I went with my dad to meet this gentleman. He brought me dresses that a bride would wear. I thanked him but when we left, I told my dad I couldn’t date him. My dad didn’t talk to me for more than one month. My mom called me a fool. My brother said Charles had used “For girls” on me because he couldn’t see what was in Charles that I couldn’t let go. The only support I had in my family came from my younger sister. Even she came to wrap her hand around my neck and whispered, “I hope you know what you’re doing.”

A month after this incident, I found out that I was pregnant. I was sad and happy at the same time. Sad because I wanted to wear a wedding gown before a child. Happy because I thought the pregnancy would push Charles to marry me.

When I told Charles about he shook his head and said, “You made the abroad guy impregnate you and you want to bring it to me? We’ve been together for four years, you never got pregnant so why now? You think I’m a fool?”

He pulled the calendar from the wall and started counting the days from the day we last had sex. He concluded, “You were even in your safe period when we got intimate. This can’t be me.”

He made me a laughingstock in my family. My dad felt vindicated. My mom laughed at me. She reminded me of what I’d missed in the abroad guy, “ You let a big chance slip because of this human you call a boyfriend?”

My brother confronted Charles and it turned into a physical fight. My brother beat him but he couldn’t beat him into acceptance of the pregnancy. I bore the shame and swore that Charles would never be a part of my life again.

I had a good job. I was in a comfortable financial standing to look after myself so I wasn’t worried. Plus I had a family who blamed me for everything that was wrong and yet supported me with their sweat and blood.

When I gave birth, Charles came around when the baby was one month old. He said, “For us to remove every reasonable doubt from our heads and be sure that the baby is mine, I want us to run a paternity test. If she’s mine, I’ll take her.”

I nearly poured water on him. My dad held me by the hand and stopped me. I drove him out and warned him never to lay claim on the child again. “Charles you can record this. I’m telling you today that this child is not yours. I lied when I said it was yours. You’re not the father today or tomorrow. I made her alone. All by myself.”

READ ALSO: Our Marriage Was Fine Until I Read An Article About ‘Bowing Down’ To A Woman

That was the last of me and the father of my child. When my daughter was one year old, I moved to my father’s house in town because the tenants left the house. I went with my younger sister. We lived together until I met this man who later became my husband. He knew everything about my daughter because I told him right from the start and that gave him the light to also talk about his son.

He works with a mining firm so they travel a lot. A few months before marriage, they had a contract and he travelled. He came for the wedding and later went back to his station. When the contract was finally done, he and his son moved in with me. My younger sister had to leave so we could begin our family together.

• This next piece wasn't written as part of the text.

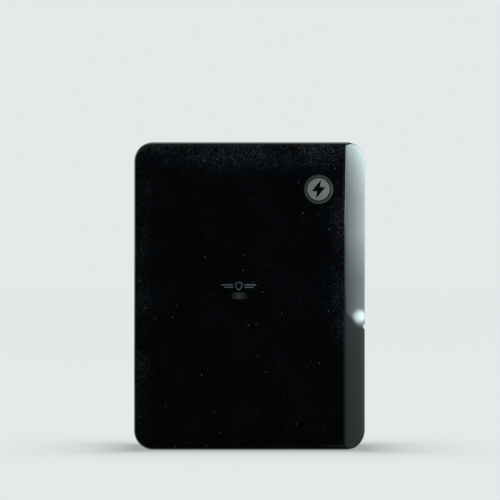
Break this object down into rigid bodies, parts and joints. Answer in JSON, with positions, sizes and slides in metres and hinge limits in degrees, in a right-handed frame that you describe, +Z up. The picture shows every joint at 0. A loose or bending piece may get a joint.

Apart from the fee incident, our marriage has been problem-free. And let me also clear this. I’m able to take care of my daughter without his support. I was doing that long before he came into my life. I’m only wishing he could pay for both so it would solidify the essence of our bond. Family is family. There’s no segregation. He picking his son out to settle his fees makes me feel like he’s hurting the thread that runs through us as a family. He’s a great man. If he was a bad person, his attitude wouldn’t have surprised me. I’m like, “Why would he not know this simple thing? Or I’m the one who expects too much?”

A lot of the comments also suggested that we should communicate. We talk a lot but we haven’t been able to talk about this because I wasn’t sure. Currently, he’s not here with us. He’s on a project. What even pushed me to ask the question was the fact that he could pay his son’s fees through the school’s bank account without considering my daughter. Then he would call to tell me he had paid his fees.

When he comes home, we’ll talk about it, now that I know it’s within my legitimate right to ask. Maybe he doesn’t think it’s wrong or maybe he thinks I have enough to be able to pay for my daughter. Whatever the reason is, I’m the one who’s worried so I’ll talk about it with him.

We are not fighting and I didn’t mean to put women who went into marriage with a child in a bad light. As someone commented, “That’s why I’ll never marry a woman who has a child.” Being a single mom makes you humble. It takes you through hurdles that grow your heart to appreciate little things from a man who isn’t the father of your child.

I’m not a lazy woman who sits in a rocking chair and demands what’s not hers. And I don’t feel entitled that my husband has to take care of my daughter. I feel it’s right in the spirit of oneness to treat what we have as one before we start making our own kids. That is why I was worried but now I’m fine.